Bioenergy in South Africa’s Long-Term Power System Planning

The global energy sector is currently experiencing a period of significant disruption and transition, compounded locally by uncertainties regarding the performance of the coal fleet, grid availability, and evolving policy and regulation. Successful planning in such high-uncertainty contexts emphasises developing flexible options and building system resilience. Transitioning to a renewable energy system presents several challenges, including intraday mismatches of electricity supply and demand, seasonal and regional energy supply mismatches, de-fossilising all sectors, and the need for negative emissions to offset unavoidable greenhouse gas emissions. Bioenergy offers technical solutions for flexible power generation to address some of these challenges. By storing bio-based feedstocks, intermediates and final products, bioenergy-based conversion systems can provide demand-oriented electricity, compensating for fluctuations in energy production and the resulting residual load.

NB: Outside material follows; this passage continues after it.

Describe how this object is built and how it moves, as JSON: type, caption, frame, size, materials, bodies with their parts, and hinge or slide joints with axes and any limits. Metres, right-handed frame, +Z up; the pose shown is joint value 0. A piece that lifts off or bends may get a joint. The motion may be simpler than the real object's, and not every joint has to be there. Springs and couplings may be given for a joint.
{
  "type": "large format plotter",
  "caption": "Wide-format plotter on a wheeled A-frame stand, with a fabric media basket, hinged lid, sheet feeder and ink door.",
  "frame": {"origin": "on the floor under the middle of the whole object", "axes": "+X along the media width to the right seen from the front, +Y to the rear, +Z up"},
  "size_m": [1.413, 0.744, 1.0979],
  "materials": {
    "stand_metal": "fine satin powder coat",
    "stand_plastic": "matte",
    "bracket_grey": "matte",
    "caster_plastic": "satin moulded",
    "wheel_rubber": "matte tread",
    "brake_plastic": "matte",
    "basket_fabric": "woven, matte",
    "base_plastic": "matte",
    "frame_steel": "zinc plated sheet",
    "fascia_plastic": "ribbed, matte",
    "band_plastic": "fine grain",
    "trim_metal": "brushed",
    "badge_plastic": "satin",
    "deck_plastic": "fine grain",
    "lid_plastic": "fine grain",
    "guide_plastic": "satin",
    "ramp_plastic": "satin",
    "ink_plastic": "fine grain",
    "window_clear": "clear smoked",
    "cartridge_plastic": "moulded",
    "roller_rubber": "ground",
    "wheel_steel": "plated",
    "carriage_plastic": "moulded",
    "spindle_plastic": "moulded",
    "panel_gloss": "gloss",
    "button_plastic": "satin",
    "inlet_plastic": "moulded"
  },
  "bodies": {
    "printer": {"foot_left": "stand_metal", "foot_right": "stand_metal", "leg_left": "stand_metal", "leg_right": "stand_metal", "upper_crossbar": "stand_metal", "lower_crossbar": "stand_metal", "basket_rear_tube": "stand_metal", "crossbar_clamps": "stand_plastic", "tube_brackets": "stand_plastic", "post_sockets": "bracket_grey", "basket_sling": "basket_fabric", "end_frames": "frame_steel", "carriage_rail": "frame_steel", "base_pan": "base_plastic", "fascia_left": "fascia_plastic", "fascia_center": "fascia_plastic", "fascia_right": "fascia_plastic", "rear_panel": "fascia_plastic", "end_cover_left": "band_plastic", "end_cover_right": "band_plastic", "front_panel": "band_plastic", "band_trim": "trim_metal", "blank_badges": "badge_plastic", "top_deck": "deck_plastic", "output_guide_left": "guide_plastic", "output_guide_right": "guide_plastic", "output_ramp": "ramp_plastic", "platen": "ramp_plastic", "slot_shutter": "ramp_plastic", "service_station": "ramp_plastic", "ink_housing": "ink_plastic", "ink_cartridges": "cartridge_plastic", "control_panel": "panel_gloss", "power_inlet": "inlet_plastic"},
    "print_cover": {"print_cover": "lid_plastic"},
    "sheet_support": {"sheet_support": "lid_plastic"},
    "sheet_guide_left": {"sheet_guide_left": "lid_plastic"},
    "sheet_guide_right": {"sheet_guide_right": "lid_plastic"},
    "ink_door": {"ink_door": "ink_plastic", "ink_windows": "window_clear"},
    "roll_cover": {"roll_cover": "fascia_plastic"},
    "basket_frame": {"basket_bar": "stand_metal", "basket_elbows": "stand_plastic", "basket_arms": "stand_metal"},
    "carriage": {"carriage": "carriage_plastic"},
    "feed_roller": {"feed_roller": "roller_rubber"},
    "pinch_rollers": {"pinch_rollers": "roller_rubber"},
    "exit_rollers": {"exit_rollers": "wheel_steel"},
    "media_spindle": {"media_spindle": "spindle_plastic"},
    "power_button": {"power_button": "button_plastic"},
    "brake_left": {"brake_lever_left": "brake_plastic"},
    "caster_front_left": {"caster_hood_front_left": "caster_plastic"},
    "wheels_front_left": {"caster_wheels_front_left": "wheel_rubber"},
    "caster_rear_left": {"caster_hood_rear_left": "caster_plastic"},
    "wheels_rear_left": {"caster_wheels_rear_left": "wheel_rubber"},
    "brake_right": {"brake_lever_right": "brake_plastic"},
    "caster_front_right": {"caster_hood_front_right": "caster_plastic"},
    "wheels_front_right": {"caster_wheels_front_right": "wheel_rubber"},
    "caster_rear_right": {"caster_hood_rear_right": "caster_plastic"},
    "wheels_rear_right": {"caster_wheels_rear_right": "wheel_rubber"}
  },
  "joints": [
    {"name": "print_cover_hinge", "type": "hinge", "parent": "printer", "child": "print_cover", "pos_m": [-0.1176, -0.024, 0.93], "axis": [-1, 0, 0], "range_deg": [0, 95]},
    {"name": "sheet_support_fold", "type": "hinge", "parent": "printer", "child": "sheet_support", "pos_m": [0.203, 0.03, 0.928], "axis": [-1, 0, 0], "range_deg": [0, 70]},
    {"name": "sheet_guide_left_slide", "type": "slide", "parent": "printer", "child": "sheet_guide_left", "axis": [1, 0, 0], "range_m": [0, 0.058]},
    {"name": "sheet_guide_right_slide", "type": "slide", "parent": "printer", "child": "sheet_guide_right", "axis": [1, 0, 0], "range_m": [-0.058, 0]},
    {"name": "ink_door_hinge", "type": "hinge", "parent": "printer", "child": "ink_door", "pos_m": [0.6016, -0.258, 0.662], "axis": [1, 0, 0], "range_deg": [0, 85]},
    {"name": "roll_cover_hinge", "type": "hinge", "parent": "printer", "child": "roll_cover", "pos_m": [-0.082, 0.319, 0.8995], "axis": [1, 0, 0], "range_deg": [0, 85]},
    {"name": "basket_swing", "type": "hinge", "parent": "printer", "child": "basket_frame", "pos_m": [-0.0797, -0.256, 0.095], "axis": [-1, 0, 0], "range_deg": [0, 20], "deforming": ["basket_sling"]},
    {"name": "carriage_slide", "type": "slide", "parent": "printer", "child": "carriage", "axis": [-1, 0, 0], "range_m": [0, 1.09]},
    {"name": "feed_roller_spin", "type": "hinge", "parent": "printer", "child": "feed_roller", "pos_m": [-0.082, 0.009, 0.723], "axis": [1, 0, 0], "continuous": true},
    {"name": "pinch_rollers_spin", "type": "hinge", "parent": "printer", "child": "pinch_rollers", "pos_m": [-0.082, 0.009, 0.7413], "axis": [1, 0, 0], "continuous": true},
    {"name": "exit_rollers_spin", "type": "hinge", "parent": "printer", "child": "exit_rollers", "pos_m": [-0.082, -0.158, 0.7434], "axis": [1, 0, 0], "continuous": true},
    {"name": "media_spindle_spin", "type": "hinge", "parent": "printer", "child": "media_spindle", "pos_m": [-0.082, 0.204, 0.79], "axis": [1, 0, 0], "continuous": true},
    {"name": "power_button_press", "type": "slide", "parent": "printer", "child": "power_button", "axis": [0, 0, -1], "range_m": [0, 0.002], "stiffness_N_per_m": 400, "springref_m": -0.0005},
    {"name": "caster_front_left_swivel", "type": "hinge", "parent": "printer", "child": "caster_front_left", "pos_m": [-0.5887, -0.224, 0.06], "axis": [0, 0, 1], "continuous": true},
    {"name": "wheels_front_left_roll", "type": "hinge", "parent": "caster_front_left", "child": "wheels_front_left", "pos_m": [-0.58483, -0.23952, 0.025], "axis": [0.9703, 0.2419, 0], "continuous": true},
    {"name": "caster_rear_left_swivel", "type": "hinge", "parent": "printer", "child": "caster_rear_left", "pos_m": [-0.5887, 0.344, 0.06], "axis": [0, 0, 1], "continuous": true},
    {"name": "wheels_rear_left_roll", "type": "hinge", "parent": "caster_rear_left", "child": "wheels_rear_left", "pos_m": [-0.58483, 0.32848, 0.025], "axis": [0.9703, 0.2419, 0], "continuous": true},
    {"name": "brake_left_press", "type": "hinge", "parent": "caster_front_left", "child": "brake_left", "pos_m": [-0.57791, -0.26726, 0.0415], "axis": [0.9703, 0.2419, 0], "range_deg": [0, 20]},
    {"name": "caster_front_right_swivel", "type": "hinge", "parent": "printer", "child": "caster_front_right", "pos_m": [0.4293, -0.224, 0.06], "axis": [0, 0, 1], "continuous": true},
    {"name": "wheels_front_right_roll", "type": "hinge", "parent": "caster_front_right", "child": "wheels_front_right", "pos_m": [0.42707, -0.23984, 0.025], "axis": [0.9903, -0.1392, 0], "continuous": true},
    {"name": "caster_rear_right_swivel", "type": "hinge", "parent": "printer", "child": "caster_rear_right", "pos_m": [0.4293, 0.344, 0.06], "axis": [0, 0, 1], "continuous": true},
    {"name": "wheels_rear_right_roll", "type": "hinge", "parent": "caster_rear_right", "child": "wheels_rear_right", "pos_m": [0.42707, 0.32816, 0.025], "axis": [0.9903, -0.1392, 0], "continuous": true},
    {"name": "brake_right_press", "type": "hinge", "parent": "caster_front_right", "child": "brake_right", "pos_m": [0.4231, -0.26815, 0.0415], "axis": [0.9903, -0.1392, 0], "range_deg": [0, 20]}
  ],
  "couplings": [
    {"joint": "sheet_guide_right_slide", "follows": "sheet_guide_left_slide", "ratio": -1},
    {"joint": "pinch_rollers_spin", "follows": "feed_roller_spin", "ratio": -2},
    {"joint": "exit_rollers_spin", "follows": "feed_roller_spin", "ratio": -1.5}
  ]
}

Despite the potential benefits, bioenergy is not an emerging technology in long-term power system planning in South Africa. This may be due to unknowns regarding installable capacity and resource availability. Typically, it might be assumed that bioenergy capacities are minimal and thus do not significantly impact optimisation outcomes in capacity expansion, unit commitment, and economic dispatch modeling exercises. Our research seeks to investigate the underlying assumptions regarding bioenergy is South Africa’s long-term power system planning and explore why bioelectricity is underrepresented in the future energy mix. A detailed literature review will investigate the technical, economic, and policy-related factors affecting the successful implementation of bioelectricity technologies globally. The study will describe possible technical solutions for bioelectricity production from solid, liquid, and gaseous biofuels, providing an economic assessment of selected global technical concepts. Insights from international legislative and market conditions will be used to evaluate the local potential for demand-oriented bioelectricity generation, offering a comprehensive understanding of the role bioenergy can play in South Africa’s renewable energy future.